El azar quiso que el duelo por la muerte de un querido amigo de la juventud coincidiera con la lectura de Yoga (2020) de Emmanuel Carrère. Como casi todos los libros de Carrère, este es un ejercicio de no ficción, pero con una trampa que se agradece. Parece ser una memoria y una reflexión sobre la experiencia del escritor con el yoga y la meditación, pero acaba siendo una ejemplar confesión de la locura y el duelo. 
 
Carrère describe al detalle la técnica Vipassana. Se detiene en las peripecias del sujeto para trascender el Samsara, contener o desviar los Vrittis y producir un abandono del yo. El concepto de meditación que propone, sin embargo, prescinde de cualquier misticismo y se apega a una descripción física, casi mecánica, que reafirma el estilo de su ficción real. La meditación, dice, no es más que la observación precisa de la respiración. Lo que importa al meditar es concentrarse en medir la inspiración y la expiración, advertir la dimensión de cada una, sus temperaturas y volúmenes, sus continuidades y pausas. 

La meditación es eso: sentarse inmóvil, en silencio, en una suspensión radical de la conciencia y despegarse de la identidad. El libro sorprende cuando ese mundo de Vipassana y yoga se tambalea con una depresión del escritor, que lo lleva a un internamiento en el hospital psiquiátrico de Sainte Anne, en París, por cuatro meses. Con la misma precisión que ha contado los asesinatos Romand, en El adversario (2000), o las excentricidades de un político ruso, en Limónov (2011), Carrère narra su diagnóstico, sintomatología y terapia por “episodio depresivo con elementos melancólicos e ideas suicidas en el marco de un trastorno bipolar”. 

La exhaustividad con que Carrère transcribe su hoja clínica es, por momentos, perfectamente técnica, impersonal: “ralentización psicomotora moderada con hipomimia, facies triste pero reactividad emocional. Tristeza, anhedonia, abulia, sufrimiento moral, astenia con gasto psíquico y físico en la realización de actividades cotidianas…” La transcripción del lenguaje psiquiátrico, sin desvíos, dispersiones o dramatismos, es una forma de meditar la locura. 

 Pero hay otra meditación ineludible en Yoga y es la del duelo. El libro cuenta dos muertes de amigos cercanos: la de Bernard Maris, brillante economista y escritor, miembro del equipo editorial del semanario Charlie Hebdo, víctima del atentado yihadista de 2015, y la de Paul Otchakovsky-Laurens, editor de Georges Perec y Marguerite Duras -y también de los primeros libros de Carrère-, que murió en un accidente de tráfico en la isla Marie-Galante, en el Caribe francés, en 2018. 

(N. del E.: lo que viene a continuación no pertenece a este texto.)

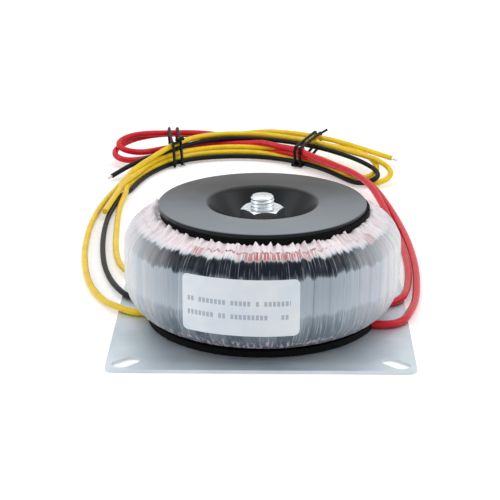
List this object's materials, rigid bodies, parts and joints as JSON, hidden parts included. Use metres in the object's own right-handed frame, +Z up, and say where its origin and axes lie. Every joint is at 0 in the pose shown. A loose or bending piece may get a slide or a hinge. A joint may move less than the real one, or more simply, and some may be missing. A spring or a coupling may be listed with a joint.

 Carrère propone meditar el duelo por medio del recuerdo nítido de cada uno de sus amigos. De Maris recordaba su amor por Hélène F., su enorme biblioteca, sus lecturas de Keynes y Marx, su tardía incursión en la novela y su caro abrigo de piel, que le daba un aire de proxeneta ruso. A Otchakovsky prefería recordarlo en la barra de una cantina en Guadalajara, donde coincidieron en alguna Feria del Libro, en la que Carrère confesó a su editor, después de treinta y cinco años de amistad, que tecleaba con un dedo. 

 El duelo parece ausentarse cuando Carrère llega a Leros, la isla griega del mar Egeo, donde una amiga organiza cursos de escritura creativa para jóvenes refugiados del Medio Oriente. Pero incluso ahí, el duelo emerge en la historia de su anfitriona, cuya hermana gemela, esquizofrénica, desapreció un día sin dejar rastro. La sobreviviente tiene un tic: voltea la cabeza a la izquierda, como buscando una sombra. 

 Al final, Carrère rescata esta frase de Scott Fitzgerald: “todas las vidas son un proceso de demolición”. Mi amigo de juventud murió en un derrumbe en Miami. Hace diez años, en esta misma ciudad, murió otro gran amigo, Lichi Diego, que pensaba que la vida es lo que sucede entre el café de la mañana y una comida abundante, rodeada de gente querida. El resto era siesta y telenovela.